At the center is the filler — a blend of whole or cut tobacco leaves that makes up the bulk of the cigar's volume. The filler is what you're primarily tasting when you smoke. It's held together by the binder, a single leaf wrapped tightly around the filler bunch to give the cigar its shape and structural integrity. The whole thing is then covered by the wrapper, a single high-quality leaf that runs the length of the cigar in a spiral from foot to head.
Each of these three components is sourced, selected, and fermented separately. A master blender may be working with tobaccos from three different countries, four different primings, and two or three different fermentation profiles to build a single blend.
The Filler
The filler is the blend. It's where the cigar's core flavor profile, strength, and combustion characteristics are built.

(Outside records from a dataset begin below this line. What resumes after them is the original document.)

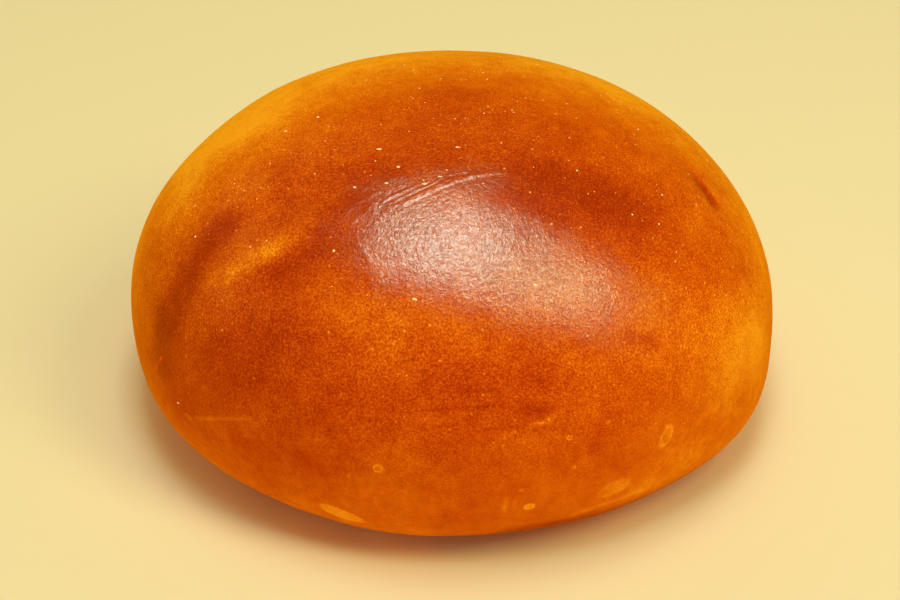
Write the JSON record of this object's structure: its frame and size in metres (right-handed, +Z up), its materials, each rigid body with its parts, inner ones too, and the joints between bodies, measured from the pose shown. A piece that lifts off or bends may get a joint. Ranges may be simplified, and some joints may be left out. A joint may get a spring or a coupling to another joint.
{
  "type": "burger bun",
  "caption": "Whole uncut glazed brioche burger bun: a low domed crust that tucks in to a flat underside.",
  "frame": {"origin": "centre of the bun's box, on the table it stands on", "axes": "+Z up, out of the crown; +X to the right along the longest extent; the side shown in the picture faces -Y"},
  "size_m": [0.1048, 0.098, 0.0541],
  "materials": {
    "crust": "baked brioche crust, glossy with egg glaze on the crown and satin golden round the rim"
  },
  "bodies": {
    "root": {"bun": "crust"}
  },
  "joints": []
}
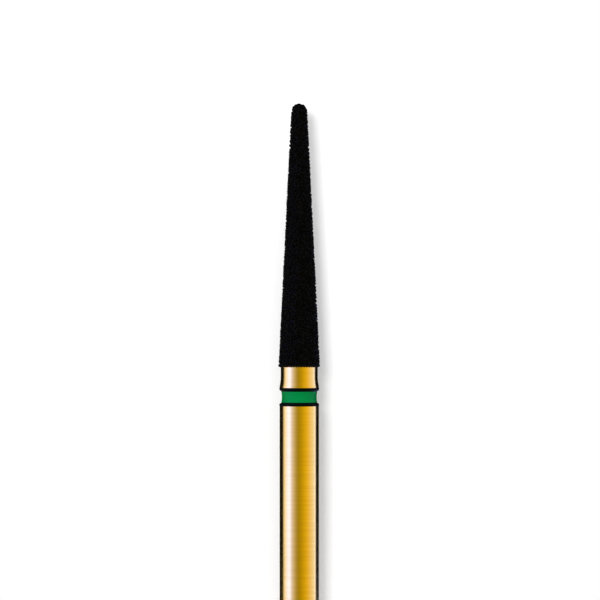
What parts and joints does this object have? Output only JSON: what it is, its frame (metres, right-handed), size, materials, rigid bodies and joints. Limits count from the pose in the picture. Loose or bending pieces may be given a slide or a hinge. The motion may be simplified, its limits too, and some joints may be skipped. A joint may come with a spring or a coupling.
{
  "type": "dental bur",
  "caption": "Tapered round-end diamond bur with a gold-coloured friction-grip shank and a green grit-colour band below its black head.",
  "frame": {"origin": "centre of the shank's flat end face", "axes": "+Z along the axis of rotation, from the shank's end to the cutting tip; the part is round, so X and Y are free"},
  "size_m": [0.0016, 0.0016, 0.0225],
  "materials": {
    "gold_steel": "fine-turned stainless steel with a gold-coloured finish, satin to polished",
    "diamond_grit": "coarse diamond grit in a black nickel bond, rough",
    "green_paint": "glossy green colour-code paint"
  },
  "bodies": {
    "root": {"steel_blank": "gold_steel", "diamond_coat": "diamond_grit", "colour_band": "green_paint"}
  },
  "joints": []
}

A typical filler blend uses two to four different leaf types, each contributing something different to the overall smoking experience.
What Filler Tobacco Does
Filler tobacco serves three functions simultaneously: it delivers flavor, regulates combustion, and controls strength. Because it makes up the majority of the cigar's mass, the filler has the most direct influence on what you taste. It also determines how the cigar burns — too tight a pack and the draw is restricted; too loose and it burns hot and fast. Getting the density right is a core skill in hand-rolling.
The Three Classic Filler Primings
Filler blends are typically built from combinations of three leaf types, classified by their position on the tobacco plant. Each priming — the round of harvesting at a specific height — produces leaf with distinct characteristics.
Volado is harvested from the bottom of the plant. It receives the least sunlight and has the lowest nicotine content of the three. By itself, Volado contributes relatively little in terms of flavor or strength. Its primary role in a blend is combustion — it burns readily and evenly, helping the cigar stay lit and draw cleanly. Most blends use Volado as a structural component rather than a flavor component.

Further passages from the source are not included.